Wednesday, December 2, 1998 Published at 02:30 GMT
Pinochet retreats to luxury estate
The ambulance carrying General Pinochet leaves the hospital
"It's a bit like having Adolf Hitler move in next door," was the verdict of one of General Augusto Pinochet's new neighbours.
He now waits to learn if he is to be extradited to Spain in connection with genocide and torture allegations during his rule in Chile.
That announcement is due on 11 December.
His new, temporary, residence is on the Wentworth estate - beside the Wentworth Golf Club, home to golf's World Matchplay championship.

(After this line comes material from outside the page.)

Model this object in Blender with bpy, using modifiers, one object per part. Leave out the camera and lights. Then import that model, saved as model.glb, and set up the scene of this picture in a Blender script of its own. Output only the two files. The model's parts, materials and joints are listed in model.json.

It is not clear who owns the property where the general is now staying. Many of the large houses on the Wentworth estate are inhabited by diplomats and one local said that renting a mansion could cost the general £10,000 a month.

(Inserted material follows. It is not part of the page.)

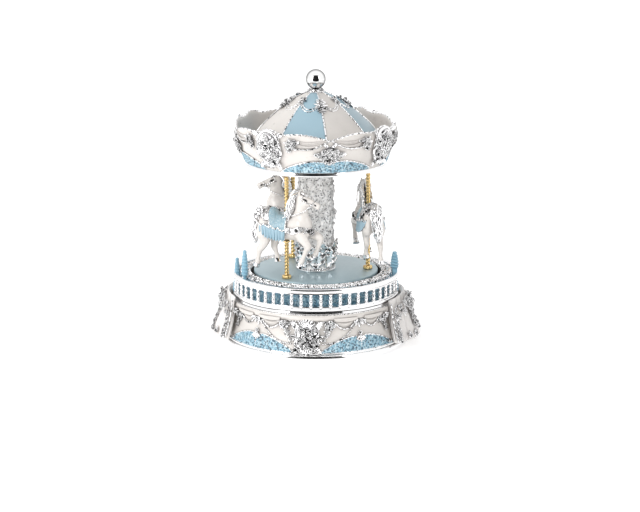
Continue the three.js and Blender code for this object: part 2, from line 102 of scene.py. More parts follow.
def skin(rows, looped=False, flat_caps=False):
    """A closed body through equal closed rows of points. looped joins the last row to the first."""
    rows = np.asarray(rows, float)
    n, m = rows.shape[:2]
    i = np.arange(n if looped else n - 1)[:, None]
    j = np.arange(m)[None, :]
    k, j2, i2 = i * m, (j + 1) % m, (i + 1) % n * m
    quads = np.stack([(k + j).ravel(), (k + j2).ravel(), (i2 + j2).ravel(), (i2 + j).ravel()], 1)
    points, tris = rows.reshape(-1, 3), np.zeros((0, 3), int)
    end = (n - 1) * m
    if not looped and flat_caps:
        half = np.arange(m // 2 - 1)
        cap = np.stack([half, m - 1 - half, m - 2 - half, half + 1], 1)
        quads = np.vstack([quads, cap, cap[:, ::-1] + end])
    elif not looped:
        first = len(points)
        points = np.vstack([points, rows[0].mean(0), rows[-1].mean(0)])
        j, j2 = j.ravel(), j2.ravel()
        tris = np.vstack([
            np.stack([np.full(m, first), j2, j], 1),
            np.stack([np.full(m, first + 1), end + j, end + j2], 1),
        ])
    return facing_out(Form(points, quads, tris))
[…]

The state department stressed it did not have a public position on the legal cases against the general. A spokesman said that while documents had been provided to Madrid over the past year, it still felt Chilean Government opinion should be respected.
Leaving for luxury
The former Chilean military ruler was escorted out of the Grovelands Priory hospital in Southgate by a convoy of police cars.
Police Commander Carl Crathern, responsible for policing the North Surrey Division, said: "I can confirm that General Pinochet is now in residence in a house on the Wentworth estate."

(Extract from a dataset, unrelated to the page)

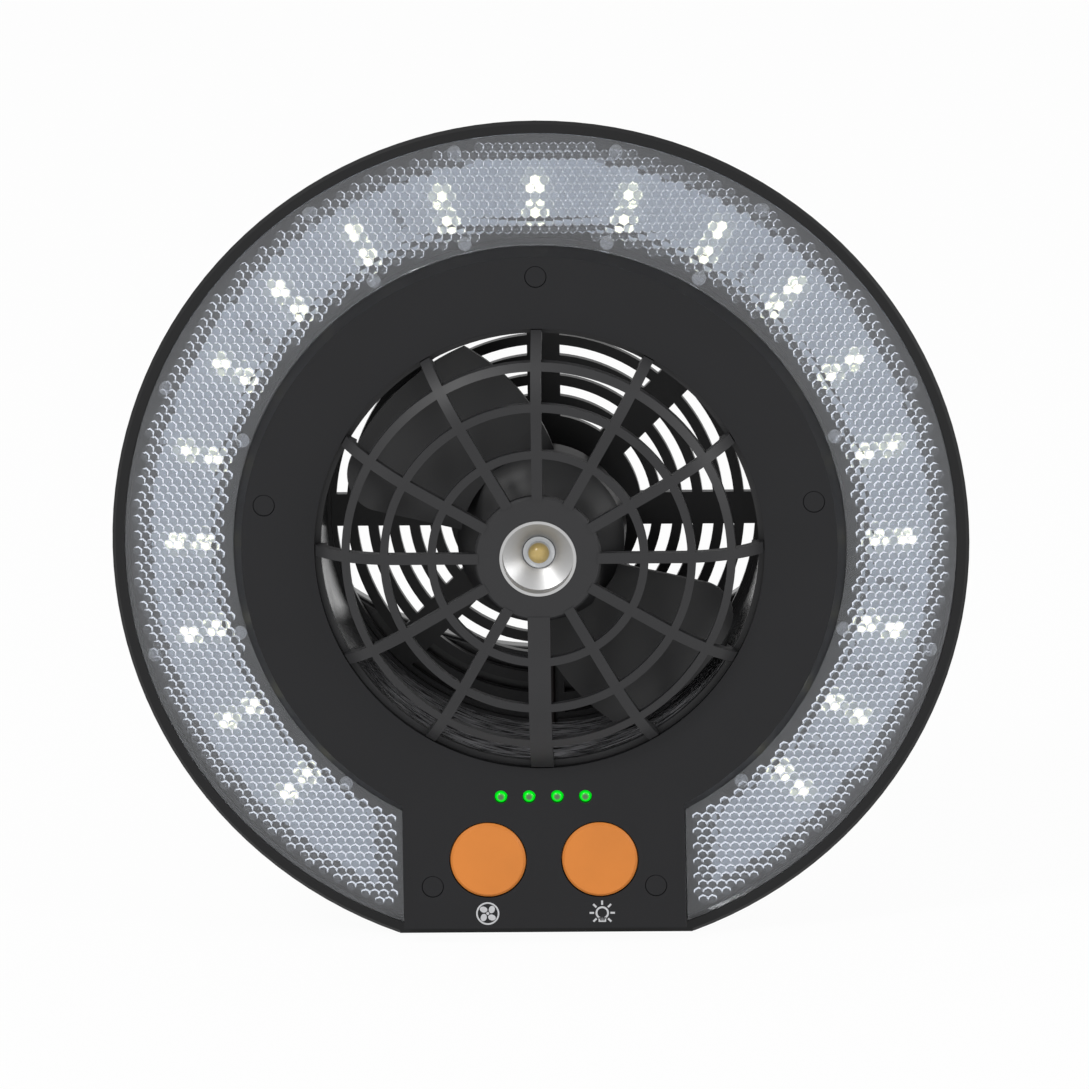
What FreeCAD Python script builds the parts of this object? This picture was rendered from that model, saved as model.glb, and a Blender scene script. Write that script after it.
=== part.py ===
"""Portable camping fan with a ring light and a hub spotlight.

Each piece is drawn in the fan's own frame: x to the right, y backwards from the face of the front panel
("depth"), z upwards from the fan axis. Its Placement then carries it to the table frame, whose origin is on
the table in the middle of the base.
"""
import FreeCAD, Part
import math
import os
import re
import Sketcher

Vector = FreeCAD.Vector
Rotation = FreeCAD.Rotation
doc = FreeCAD.newDocument("CampingFan")

SIZES = (
    # body
    ("rim_r", 105.0, "outer radius of the rim"),
    ("rim_w", 3.0, "width of the rim's front face"),
    ("rim_edge", 0.8, "bevel of the rim's front edge"),
    ("base_cut", 6.0, "flat base above the rim's lowest point"),
    ("face_front", 27.0, "panel face in front of the origin"),
    ("body_depth", 47.4, "panel face to the back face"),
    ("seam_set", 22.0, "panel face to the seam of the two housings"),
    ("seam_gap", 0.2, "gap at that seam"),
    ("seam_draft", 3.2, "rim's outside to the outside at that seam"),
    ("shell_wall", 2.4, "wall of the housings"),
    ("back_draft", 10.0, "rim's outside to the outside of the back, before rounding"),
    ("back_round", 12.0, "rounding of the back edge"),
    ("foot_margin", 3.5, "base beyond the ends of the cells"),
    ("foot_rise", 20.0, "height of the foot under the back shell"),
    ("pad_proud", 0.5, "rubber strips below the base"),
    ("pad_wall", 2.0, "thickness of the rubber strips"),
    ("pad_inset", 5.0, "rubber strips' ends inside the base's ends"),
    ("pad_front", 2.0, "front strip behind the base's front edge"),
    ("pad_rear", 4.0, "rear strip in front of the back face"),
    ("pad_wide", 8.0, "width of the front rubber strip"),
    ("pad_rear_wide", 18.0, "width of the rear rubber strip"),
    ("seat_gap", 0.05, "gap between flat faces that seat on each other"),
    ("loose_gap", 0.5, "gap round pieces that are held loosely"),
    ("fit_gap", 0.3, "gap between round faces that fit loosely"),
    # panel
    ("panel_edge", 2.1, "lens's bore to the panel's face"),
    ("face_w", 17.9, "width of the panel's face ring"),
    ("panel_wall", 2.4, "wall of the panel"),
    ("skirt_wall", 2.0, "wall of the panel's skirt"),
    ("neck_half", 34.6, "half width of the neck"),
    ("neck_rise", 3.6, "neck's lower edge above the table"),
    ("neck_root", 5.1, "neck's upper end inside the fan opening"),
    ("boss_r", 4.2, "screw bosses"),
    ("pilot_r", 1.3, "pilot holes"),
    ("pilot_deep", 6.6, "depth of the pilot holes"),
    ("tray_boss_long", 8.0, "screw bosses behind the tray"),
    ("screw_inset", 5.0, "upper panel screw inside the panel's edge"),
    ("side_inset", 5.7, "side panel screws inside the panel's edge"),
    ("side_screw_z", 11.3, "their height above the axis"),
    ("low_inset", 7.2, "lower panel screws from the neck's sides"),
    ("low_screw_up", 14.2, "lower panel screws above the table"),
    ("plug_r", 2.65, "screw plugs"),
    ("plug_long", 1.6, "length of the screw plugs"),
    ("plug_set", 0.15, "plugs below the face"),
    ("plug_edge", 0.25, "rounding of the plugs"),
    ("head_seat", 5.0, "panel face to the seat of the screw heads"),
    ("screw_reach", 5.0, "panel screws behind the tray's face"),
    # ring light
    ("light_w", 29.9, "rim's outside to the lens's bore"),
    ("lens_step", 3.9, "panel face to the lens's inner edge"),
    ("lens_drop", 5.0, "fall of the lens to its outer edge"),
    ("lens_wall", 1.8, "wall of the lens"),
    ("lens_gap", 0.15, "gap round the lens"),
    ("ledge_in", 4.1, "rim's outside to the inside of the ledge under the lens"),
    ("board_in", 4.7, "lens's bore to the light board"),
    ("board_out", 9.7, "rim's outside to the light board"),
    ("board_set", 11.3, "panel face to the light board"),
    ("board_wall", 1.6, "thickness of the circuit boards"),
    ("board_inset", 7.0, "light board's ends from the neck"),
    ("tray_wall", 2.0, "floor of the tray"),
    ("led_in", 10.5, "lens's bore to the middle of the LED pairs"),
    ("led_pitch", 7.0, "pitch of an LED pair"),
    ("led_long", 3.5, "LED length"),
    ("led_wide", 2.8, "LED width"),
    ("led_tall", 0.8, "LED height"),
    ("led_angle", 15.0, "angle between LED pairs"),
    ("led_last_angle", 135.0, "angle from the top to the last LED pair"),
    # front grille and spotlight
    ("dome_rise", 11.2, "front grille in front of the panel face"),
    ("dome_arc", 24.0, "radius of the grille's shoulder"),
    ("rib_w", 2.6, "width of the ribs"),
    ("rib_deep", 2.4, "depth of ribs and rings"),
    ("rib_skin", 0.9, "rib in front of the groove for the leads"),
    ("rib_angle", 30.0, "angle between ribs"),
    ("lead_rib_w", 5.5, "width of the rib that carries the lead"),
    ("ring_w", 2.0, "width of the rings"),
    ("ring_a_in", 7.9, "fan opening to the middle of the outer ring"),
    ("ring_b_in", 17.5, "fan opening to the middle of the middle ring"),
    ("ring_c_out", 10.5, "hub's edge to the middle of the inner ring"),
    ("flange_w", 3.9, "grille's flange beyond the fan opening"),
    ("flange_wall", 2.0, "thickness of that flange"),
    ("hub_r", 15.5, "radius of the hub's face"),
    ("hub_set", 11.0, "hub's face in front of the panel face"),
    ("hub_wall", 2.4, "thickness of the hub's face"),
    ("hub_edge", 0.5, "bevel of the hub's face"),
    ("barrel_r", 12.0, "outer radius of the hub's barrel"),
    ("barrel_end", 0.6, "panel face to the barrel's back end"),
    ("cup_r", 9.4, "radius of the reflector's rim"),
    ("cup_wall", 0.7, "wall of the reflector"),
    ("cup_deep", 4.0, "depth of the reflector's straight wall"),
    ("cup_cone", 3.4, "depth of the reflector's cone"),
    ("cup_hole_r", 4.1, "hole of the reflector"),
    ("cup_proud", 0.2, "reflector's rim in front of the hub"),
    ("bead_r", 3.9, "radius of the LED bead"),
    ("bead_tall", 1.5, "height of the LED bead's base"),
    ("bead_dome_r", 2.8, "radius of the LED bead's dome"),
    ("star_wall", 1.5, "thickness of the spotlight's board"),
    ("cap_wall", 1.5, "thickness of the hub cap"),
    # fan
    ("duct_in", 1.5, "fan opening to the duct's bore"),
    ("duct_wall", 2.0, "wall of the duct"),
    ("grille_wall", 2.5, "thickness of the rear grille"),
    ("clamp_w", 1.4, "rear grille's flange beyond the duct"),
    ("clamp_in", 0.8, "rear grille's flange inside the duct's bore"),
    ("slot_r", 26.3, "outer radius of the first ring of slots"),
    ("slot_pitch", 5.06, "pitch of the rings of slots"),
    ("slot_w", 2.6, "width of the slots"),
    ("strut_w", 8.0, "width of the rear grille's struts"),
    ("strut_angle", 45.0, "angle between the struts"),
    ("tip_gap", 2.6, "gap between the blades and the duct"),
    ("rotor_hub_r", 20.5, "radius of the rotor's hub"),
    ("rotor_hub_set", 4.8, "panel face to the hub's dome"),
    ("rotor_hub_end", 27.5, "panel face to the hub's back edge"),
    ("rotor_dome", 6.5, "depth of the hub's dome"),
    ("rotor_wall", 1.7, "wall of the rotor's hub"),
    ("rotor_boss_r", 4.5, "boss round the shaft"),
    ("rotor_boss_end", 18.0, "panel face to the end of that boss"),
    ("blade_mid", 12.8, "panel face to the middle of the blades"),
    ("blade_twist", 9.8, "rise of a blade per unit of slope"),
    ("blade_wall", 1.6, "thickness of the blades"),
    ("blade_rear_root_angle", 80.0, "angle of a blade's rear edge at the hub"),
    ("blade_rear_tip_angle", 111.0, "angle of a blade's rear edge at the tip"),
    ("blade_front_root_angle", 167.0, "angle of a blade's front edge at the hub"),
    ("blade_front_tip_angle", 155.0, "angle of a blade's front edge at the tip"),
    ("blade_bow_angle", 1.5, "bow of a blade's rear edge"),
    ("motor_r", 12.2, "radius of the motor"),
    ("motor_set", 19.2, "panel face to the motor's front"),
    ("can_wall", 1.0, "wall of the motor's can"),
    ("motor_back", 0.2, "end cap in front of the rear grille"),
    ("end_cap_wall", 3.2, "thickness of the motor's end cap"),
    ("end_cap_skin", 0.5, "end cap behind the shaft's bush"),
    ("magnet_in_r", 9.2, "inner radius of the magnets"),
    ("magnet_over", 1.0, "magnets beyond the armature's ends"),
    ("armature_r", 8.6, "radius of the armature"),
    ("armature_set", 23.5, "panel face to the armature"),
    ("armature_end", 5.0, "armature to the can's back edge"),
    ("pole_gap", 1.2, "slots of the armature"),
    ("pole_root", 4.0, "shaft to the slots of the armature"),
    ("commutator_long", 3.0, "length of the commutator"),
    ("shaft_r", 1.0, "radius of the motor shaft"),
    ("shaft_gap", 0.04, "running clearance of the shaft"),
    ("shaft_in", 8.0, "shaft inside the rotor's boss"),
    ("bush_r", 3.0, "radius of the bushes"),
    ("bush_long", 2.6, "length of the bushes"),
    ("seat_wall", 2.0, "wall of the motor's seat"),
    ("seat_long", 10.9, "length of the motor's seat"),
    # power and controls
    ("cell_r", 9.2, "radius of the cells"),
    ("cell_long", 65.0, "length of the cells"),
    ("cell_front_gap", 1.4, "upper cell behind the tray"),
    ("cell_gap", 1.45, "gap between the cells"),
    ("cell_back_gap", 1.3, "lower cell in front of the back wall"),
    ("cell_low_gap", 1.4, "lower cell above the base's floor"),
    ("saddle_x", 20.0, "battery saddles from the middle"),
    ("saddle_wall", 3.0, "thickness of the saddles"),
    ("tab_wall", 0.3, "thickness of the battery tabs"),
    ("tab_reach", 2.0, "tabs beyond the axes of the cells"),
    ("button_r", 9.25, "radius of the buttons"),
    ("button_x", 13.7, "buttons from the middle"),
    ("button_up", 20.9, "buttons above the table"),
    ("button_proud", 0.4, "buttons in front of the panel"),
    ("button_travel", 0.5, "travel of the buttons"),
    ("button_round", 0.6, "rounding of the buttons' edge"),
    ("button_lip", 1.1, "lip that keeps a button in"),
    ("control_set", 9.2, "panel face to the control board"),
    ("control_side", 4.6, "control board inside the neck's sides"),
    ("control_top_gap", 1.3, "grille's flange to the control board"),
    ("control_up", 6.0, "control board's lower edge above the table"),
    ("switch_side", 6.0, "side of the switches"),
    ("switch_tall", 3.5, "height of the switches"),
    ("plunger_r", 1.7, "radius of the plungers"),
    ("plunger_deep", 1.8, "plunger's length inside its switch"),
    ("lamp_r", 1.5, "radius of the indicators"),
    ("lamp_pitch", 6.9, "pitch of the indicators"),
    ("lamp_below", 3.3, "grille's flange to the indicators"),
    ("lamp_proud", 0.2, "indicators in front of the panel"),
    ("lamp_collar", 0.4, "collar of the indicators"),
    ("collar_long", 1.0, "length of that collar"),
    ("post_r", 2.6, "posts of the control board"),
    ("post_head", 1.2, "height of their screws' heads"),
    ("port_x", 10.0, "charging port from the middle"),
    ("port_up", 33.0, "charging port above the table"),
    ("port_w", 8.9, "width of the socket"),
    ("port_tall", 3.2, "height of the socket"),
    ("port_long", 7.3, "length of the socket"),
    ("port_wall", 0.3, "wall of the socket"),
    ("port_set", 1.8, "socket's mouth in front of the back face"),
    ("tongue_wall", 0.7, "thickness of the socket's tongue"),
    ("power_long", 25.0, "length of the power board"),
    ("power_wide", 8.6, "width of the power board"),
    ("power_wall", 1.0, "thickness of the power board"),
    ("power_beside", 7.0, "power board beyond the port's middle"),
    ("cover_w", 15.0, "width of the port cover"),
    ("cover_tall", 9.6, "height of the port cover"),
    ("cover_wall", 1.5, "thickness of the port cover"),
    ("cover_proud", 0.1, "port cover behind the back face"),
    ("nail_w", 4.0, "width of the cover's nail"),
    ("nail_side", 0.8, "side of the cover's nail"),
    ("cover_pin_r", 0.5, "radius of the cover's pin"),
    ("pin_reach", 1.2, "cover's pin inside the shell"),
    # housing screws
    ("rear_side_out", 8.9, "side housing screws outside the fan opening"),
    ("rear_top_x", 36.0, "upper housing screws from the middle"),
    ("rear_top_in", 39.0, "upper housing screws below the rim's top"),
    ("rear_low_out", 8.0, "lower housing screws beyond the base's ends"),
    ("rear_low_up", 37.0, "lower housing screws above the table"),
    ("rear_seat", 33.0, "panel face to the seat of these screws"),
    ("screw_tip", 3.0, "these screws' tips behind the tray"),
    ("head_r", 2.5, "radius of the screw heads"),
    ("head_tall", 1.8, "height of the screw heads"),
    ("shank_r", 1.25, "radius of the screw shanks"),
    # handle
    ("bow_in", 19.0, "rim's radius less the inner radius of the handle's bow"),
    ("bail_grip", 18.0, "width of the handle's grip"),
    ("arm_in", 35.8, "rim's outside to the inside of the handle's arms"),
    ("bail_arm", 9.4, "width of the arms"),
    ("bail_wall", 6.0, "thickness of the handle"),
    ("bail_round", 1.2, "rounding of the handle's edges"),
    ("pivot_in", 55.0, "handle's pivot below the rim's top"),
    ("bail_gap", 1.5, "handle behind the back face"),
    ("ear_wall", 7.0, "thickness of the ears"),
    ("ear_r", 5.2, "radius of the ears"),
    ("ear_gap", 0.5, "gap between ear and arm"),
    ("knuckle_r", 4.1, "radius of the handle's ends"),
    ("pin_r", 2.0, "radius of the handle's pins"),
    ("pin_gap", 0.06, "running clearance of the pins"),
    ("pin_head_r", 3.2, "radius of the pins' heads"),
    ("pin_head", 1.0, "height of the pins' heads"),
    # wires
    ("wire_r", 0.65, "radius of a wire"),
    ("wire_gap", 2.2, "pitch of a pair of wires"),
    ("wire_bend", 3.0, "bend of the wires"),
    ("lead_angle", 50.0, "fall of the leads over the grille's shoulder"),
)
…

Spain sets out its position
The Spanish Government has reiterated its position on his extradition.
Spain's Foreign Minister Abel Matutes told his Chilean opposite number, Jose Miguel Insulza, he could not intervene in the extradition process.
Mr Insulza said judicial decisions on General Pinochet's fate should not be influenced by political considerations.
Earlier, he met the speaker of the lower house of the Spanish parliament, Federico Trillo, and said the former dictator was unlikely to get a fair trial if extradited.
He said: "The political climate in Spain is not favourable to General Pinochet and that carries weight in the judicial process even beyond the will of the judges to be impartial."